Yours truly is the current Grand Poobah of the Louder with Crowder Dot Com website. My first official-ish title was LwC Senior @PrattPrattPratt Correspondent. It's when we first noticed Chris Pratt. He went from "whatshisface on Parks and Rec" to being a dude that was based AF. Hints and clues were dropped every so often. But it was an award show where things really blew up. For reasons known only to His Royal Prattness, the actor threw it back to this moment on Instagram yesterday.
The year was 2018. Bradley Cooper and Lady Gaga ruled the airwaves. A young Joe Biden made us laugh at the prospect he would ever be elected president. And Chris Pratt received the "Generation Award" at MTV's Movie and Television awards. Pratt has tripled down on a lot of these ideas since then. But this was our first taste of our dude NOT being your typical A-list celebrity.
Some highlights, other than not being a turd. Which is solid advice. As is his advice on how to drop a turd at a party.
-"God is real. God loves you. God wants the best for you. Believe that."
"Learn to pray. It's easy, and it's so good for your soul."
Here's the big one. I'm surprised he wasn't canceled five years ago when these words were said out loud:
"You're not perfect. But there is a Powerful Force who designed you that way. And if you're willing to accept that, you will have Grace. And Grace is a gift. And like the freedom we enjoy in this country, that grace was paid for with somebody else's blood. Do not forget it."

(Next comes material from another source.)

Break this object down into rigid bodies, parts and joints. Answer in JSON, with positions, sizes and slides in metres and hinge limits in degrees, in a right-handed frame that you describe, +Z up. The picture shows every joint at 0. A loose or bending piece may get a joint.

We know what happened from here. Leftists saw a guy with a platform who held different opinions than them and decided he must be canceled and destroyed. There was a pattern where Pratt would announce a movie, say something nice about his wife, or exist, and leftists would go bananas. Every movie trailer led to a version of "Cancel Chris Pratt" that would trend on Twitter.
Then Elon Musk fired the commies who decided what trends on Twitter, and there were no more "Chris Pratt is Over" parties. Go figure.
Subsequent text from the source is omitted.